I was born into a poor family – my parents could not afford to send me to university. I began to work when I finished secondary school and I did my best to do well. I was appreciated by my bosses and was promoted to a leadership position, which opened doors for me to get a scholarship for my university studies in a foreign country. Inspired by development, I got a degree in Community Development from one of the best universities in Kenya.
The idea for Action Entraide came to me when I was on the bus, travelling from Fortportal to Kampala, in Uganda, in 2008. That was after the deadly civil war when people were starving in villages surrounding Bunia, as a result of displacement and lack of food. Looking at that situation, I thought people coming together and joining their efforts would be a good idea.
This would bring mutual support and an increase in productivity, therefore bringing a long-lasting solution.
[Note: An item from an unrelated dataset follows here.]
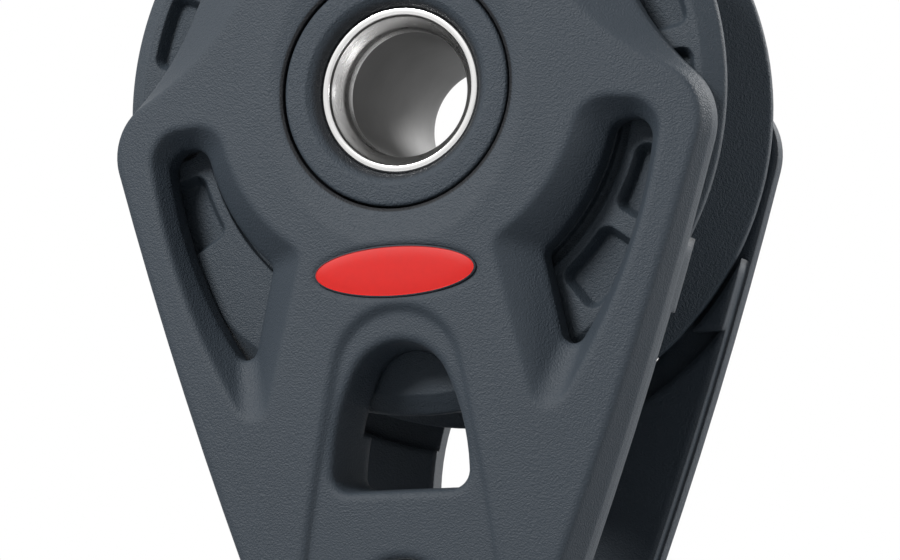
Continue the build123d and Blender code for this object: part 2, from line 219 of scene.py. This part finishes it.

Once I returned from the trip in Uganda, I immediately shared the idea with some community people and we sat down and formed the committee and that was the beginning of Action Entraide.
I lost 13 people from my family members and relatives, massacred among 270 people in Bogoro village. There was still a risk for the rest of my family to get killed as well (my mother, brother and sister) as they did not manage to leave the area where ethnic killings were still going on. Since I was not in a position to do something and rescue the people, I completely relied on God and I felt closest to Him.
My favourite verse is Colossians 3:23-24, “Everything you do, do it with a good heart as for the Lord, not for humans, knowing that you will receive the heritage for compensation from the Lord.” These verses strengthen me when I tend to be discouraged.
My greatest achievement is to see Action Entraide, which I initiated out of nothing, still operating today. The fact that some ethnic groups involved in killings between 1989 to 2003, can sit together, talk together, eat and work together today, is a result of peace-building initiatives through Action Entraide.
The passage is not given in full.